DAT-07: Create stored programs in strict mode to avoid invalid data assignments |
Stored program type checking is very dependent on the setting of the sql_mode configuration variable. If a program is created when the sql_mode variable includes one of the "strict" settings (STRICT_TRANS_TABLES or STRICT_ALL_TABLES), then the program will reject invalid variable assignments with an error. If neither of the strict modes is in effect, then the stored program will generate a warning when invalid data assignments occur, but will continue execution.

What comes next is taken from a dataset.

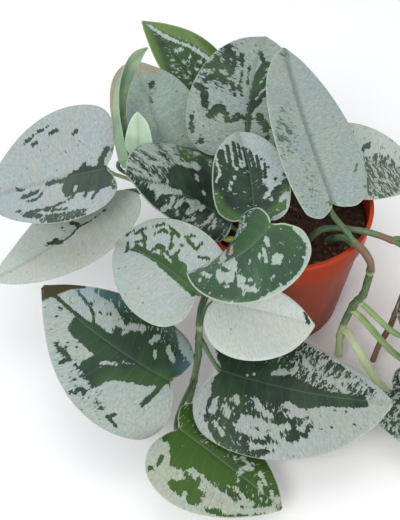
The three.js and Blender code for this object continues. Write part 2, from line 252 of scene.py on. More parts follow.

For instance, in the following program, we accidentally declared a variable as CHAR(1) instead of INT:
CREATE PROCEDURE TenPlusTen( ) BEGIN DECLARE a INTEGER DEFAULT 10; DECLARE b CHAR(1) DEFAULT 10; DECLARE c INTEGER; SET c=a+b; SELECT c ; END;
If created in "non-strict" mode, this program generates a warning, but continues execution and returns the wrong result (10+10=11?):
mysql> CALL TenPlusTen( ); +------+ | C | +------+ | 11 | +------+ 1 row in set (0.00 sec) Query OK, 0 rows affected, 1 warning (0.01 sec) mysql> SHOW WARNINGS; +---------+------+----------------------------------------+ | Level | Code | Message | +---------+------+----------------------------------------+ | Warning | 1265 | Data truncated for column 'B' at row 1 | +---------+------+----------------------------------------+ 1 row in set (0.00 sec)
If created in strict mode, the program generates an error during execution, which is clearly better than returning the wrong result:
mysql> CALL TenPlusTen( ); ERROR 1406 (22001): Data too long for column 'b' at row 1
Non-strict stored program behavior can lead to unexpected and subtle bugs, and we recommend that you use strict mode when creating your stored programs. To enable strict mode, assign one of STRICT_TRANS_TABLES or STRICT_ALL_TABLES to your sql_mode variable:
SET sql_mode='STRICT_TRANS_TABLES';
Remember, it is the sql_mode that was in effect when the program is created that determines program behavior.